* Task objective *
Give every entry again, word for word.
::::
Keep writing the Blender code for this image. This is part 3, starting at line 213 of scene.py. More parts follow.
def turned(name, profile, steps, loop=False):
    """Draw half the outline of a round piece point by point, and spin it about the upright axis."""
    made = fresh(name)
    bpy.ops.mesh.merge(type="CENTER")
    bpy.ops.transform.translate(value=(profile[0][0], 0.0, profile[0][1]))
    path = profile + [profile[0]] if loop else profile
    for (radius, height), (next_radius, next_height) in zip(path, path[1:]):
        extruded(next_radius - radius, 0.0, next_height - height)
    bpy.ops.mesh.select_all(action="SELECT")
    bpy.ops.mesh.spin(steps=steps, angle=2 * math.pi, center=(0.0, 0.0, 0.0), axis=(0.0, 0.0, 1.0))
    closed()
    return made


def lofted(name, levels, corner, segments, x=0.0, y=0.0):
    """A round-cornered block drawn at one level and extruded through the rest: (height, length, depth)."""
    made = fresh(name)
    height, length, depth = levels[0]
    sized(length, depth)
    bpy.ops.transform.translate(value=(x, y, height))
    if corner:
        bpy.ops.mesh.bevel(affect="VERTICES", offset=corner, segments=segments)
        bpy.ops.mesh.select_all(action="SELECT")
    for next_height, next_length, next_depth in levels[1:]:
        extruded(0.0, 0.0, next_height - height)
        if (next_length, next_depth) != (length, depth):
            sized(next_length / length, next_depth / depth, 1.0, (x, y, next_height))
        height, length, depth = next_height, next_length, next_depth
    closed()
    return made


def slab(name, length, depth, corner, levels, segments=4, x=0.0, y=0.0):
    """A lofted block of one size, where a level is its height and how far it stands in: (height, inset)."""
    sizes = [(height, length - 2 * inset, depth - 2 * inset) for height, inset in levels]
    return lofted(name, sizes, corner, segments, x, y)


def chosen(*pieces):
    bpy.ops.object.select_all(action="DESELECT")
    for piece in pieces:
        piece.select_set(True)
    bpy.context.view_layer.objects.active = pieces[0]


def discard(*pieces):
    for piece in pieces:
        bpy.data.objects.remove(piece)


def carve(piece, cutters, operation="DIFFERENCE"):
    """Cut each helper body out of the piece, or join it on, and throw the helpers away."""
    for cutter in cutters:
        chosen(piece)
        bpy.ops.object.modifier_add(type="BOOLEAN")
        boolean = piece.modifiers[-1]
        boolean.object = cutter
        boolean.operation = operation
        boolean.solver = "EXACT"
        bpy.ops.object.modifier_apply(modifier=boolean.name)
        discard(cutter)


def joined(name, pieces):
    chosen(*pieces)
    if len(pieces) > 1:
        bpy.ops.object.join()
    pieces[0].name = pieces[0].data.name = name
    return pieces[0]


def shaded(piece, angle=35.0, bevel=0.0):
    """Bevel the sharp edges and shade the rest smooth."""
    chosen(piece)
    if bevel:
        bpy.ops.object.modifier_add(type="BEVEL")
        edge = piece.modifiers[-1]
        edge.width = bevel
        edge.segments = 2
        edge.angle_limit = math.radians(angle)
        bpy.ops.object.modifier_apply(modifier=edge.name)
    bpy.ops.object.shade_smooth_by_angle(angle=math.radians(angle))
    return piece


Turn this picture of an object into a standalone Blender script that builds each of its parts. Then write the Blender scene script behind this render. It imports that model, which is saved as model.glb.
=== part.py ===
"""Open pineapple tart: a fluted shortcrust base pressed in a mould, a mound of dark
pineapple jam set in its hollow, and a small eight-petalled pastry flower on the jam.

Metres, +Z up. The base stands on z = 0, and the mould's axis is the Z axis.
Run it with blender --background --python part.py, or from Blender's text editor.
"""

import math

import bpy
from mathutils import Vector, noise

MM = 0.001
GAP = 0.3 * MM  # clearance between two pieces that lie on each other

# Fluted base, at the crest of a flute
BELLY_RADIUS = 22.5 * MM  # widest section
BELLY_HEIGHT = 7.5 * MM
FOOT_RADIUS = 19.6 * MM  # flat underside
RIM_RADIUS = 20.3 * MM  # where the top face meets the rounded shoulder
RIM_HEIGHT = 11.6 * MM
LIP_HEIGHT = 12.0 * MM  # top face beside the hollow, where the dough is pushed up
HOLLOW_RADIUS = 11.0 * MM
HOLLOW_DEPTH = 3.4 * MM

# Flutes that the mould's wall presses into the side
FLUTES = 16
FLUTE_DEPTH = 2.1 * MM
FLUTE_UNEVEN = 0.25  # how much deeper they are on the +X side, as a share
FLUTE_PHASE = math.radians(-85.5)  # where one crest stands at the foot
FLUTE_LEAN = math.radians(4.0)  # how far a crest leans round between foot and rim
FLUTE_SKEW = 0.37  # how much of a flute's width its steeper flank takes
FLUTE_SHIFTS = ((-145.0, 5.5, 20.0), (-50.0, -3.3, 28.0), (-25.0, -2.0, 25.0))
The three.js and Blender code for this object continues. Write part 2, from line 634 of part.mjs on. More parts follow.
::::
* Answer to the task *
Keep writing the Blender code for this image. This is part 3, starting at line 213 of scene.py. More parts follow.
def turned(name, profile, steps, loop=False):
    """Draw half the outline of a round piece point by point, and spin it about the upright axis."""
    made = fresh(name)
    bpy.ops.mesh.merge(type="CENTER")
    bpy.ops.transform.translate(value=(profile[0][0], 0.0, profile[0][1]))
    path = profile + [profile[0]] if loop else profile
    for (radius, height), (next_radius, next_height) in zip(path, path[1:]):
        extruded(next_radius - radius, 0.0, next_height - height)
    bpy.ops.mesh.select_all(action="SELECT")
    bpy.ops.mesh.spin(steps=steps, angle=2 * math.pi, center=(0.0, 0.0, 0.0), axis=(0.0, 0.0, 1.0))
    closed()
    return made


def lofted(name, levels, corner, segments, x=0.0, y=0.0):
    """A round-cornered block drawn at one level and extruded through the rest: (height, length, depth)."""
    made = fresh(name)
    height, length, depth = levels[0]
    sized(length, depth)
    bpy.ops.transform.translate(value=(x, y, height))
    if corner:
        bpy.ops.mesh.bevel(affect="VERTICES", offset=corner, segments=segments)
        bpy.ops.mesh.select_all(action="SELECT")
    for next_height, next_length, next_depth in levels[1:]:
        extruded(0.0, 0.0, next_height - height)
        if (next_length, next_depth) != (length, depth):
            sized(next_length / length, next_depth / depth, 1.0, (x, y, next_height))
        height, length, depth = next_height, next_length, next_depth
    closed()
    return made


def slab(name, length, depth, corner, levels, segments=4, x=0.0, y=0.0):
    """A lofted block of one size, where a level is its height and how far it stands in: (height, inset)."""
    sizes = [(height, length - 2 * inset, depth - 2 * inset) for height, inset in levels]
    return lofted(name, sizes, corner, segments, x, y)


def chosen(*pieces):
    bpy.ops.object.select_all(action="DESELECT")
    for piece in pieces:
        piece.select_set(True)
    bpy.context.view_layer.objects.active = pieces[0]


def discard(*pieces):
    for piece in pieces:
        bpy.data.objects.remove(piece)


def carve(piece, cutters, operation="DIFFERENCE"):
    """Cut each helper body out of the piece, or join it on, and throw the helpers away."""
    for cutter in cutters:
        chosen(piece)
        bpy.ops.object.modifier_add(type="BOOLEAN")
        boolean = piece.modifiers[-1]
        boolean.object = cutter
        boolean.operation = operation
        boolean.solver = "EXACT"
        bpy.ops.object.modifier_apply(modifier=boolean.name)
        discard(cutter)


def joined(name, pieces):
    chosen(*pieces)
    if len(pieces) > 1:
        bpy.ops.object.join()
    pieces[0].name = pieces[0].data.name = name
    return pieces[0]


def shaded(piece, angle=35.0, bevel=0.0):
    """Bevel the sharp edges and shade the rest smooth."""
    chosen(piece)
    if bevel:
        bpy.ops.object.modifier_add(type="BEVEL")
        edge = piece.modifiers[-1]
        edge.width = bevel
        edge.segments = 2
        edge.angle_limit = math.radians(angle)
        bpy.ops.object.modifier_apply(modifier=edge.name)
    bpy.ops.object.shade_smooth_by_angle(angle=math.radians(angle))
    return piece


Turn this picture of an object into a standalone Blender script that builds each of its parts. Then write the Blender scene script behind this render. It imports that model, which is saved as model.glb.
=== part.py ===
"""Open pineapple tart: a fluted shortcrust base pressed in a mould, a mound of dark
pineapple jam set in its hollow, and a small eight-petalled pastry flower on the jam.

Metres, +Z up. The base stands on z = 0, and the mould's axis is the Z axis.
Run it with blender --background --python part.py, or from Blender's text editor.
"""

import math

import bpy
from mathutils import Vector, noise

MM = 0.001
GAP = 0.3 * MM  # clearance between two pieces that lie on each other

# Fluted base, at the crest of a flute
BELLY_RADIUS = 22.5 * MM  # widest section
BELLY_HEIGHT = 7.5 * MM
FOOT_RADIUS = 19.6 * MM  # flat underside
RIM_RADIUS = 20.3 * MM  # where the top face meets the rounded shoulder
RIM_HEIGHT = 11.6 * MM
LIP_HEIGHT = 12.0 * MM  # top face beside the hollow, where the dough is pushed up
HOLLOW_RADIUS = 11.0 * MM
HOLLOW_DEPTH = 3.4 * MM

# Flutes that the mould's wall presses into the side
FLUTES = 16
FLUTE_DEPTH = 2.1 * MM
FLUTE_UNEVEN = 0.25  # how much deeper they are on the +X side, as a share
FLUTE_PHASE = math.radians(-85.5)  # where one crest stands at the foot
FLUTE_LEAN = math.radians(4.0)  # how far a crest leans round between foot and rim
FLUTE_SKEW = 0.37  # how much of a flute's width its steeper flank takes
FLUTE_SHIFTS = ((-145.0, 5.5, 20.0), (-50.0, -3.3, 28.0), (-25.0, -2.0, 25.0))
The three.js and Blender code for this object continues. Write part 2, from line 634 of part.mjs on. More parts follow.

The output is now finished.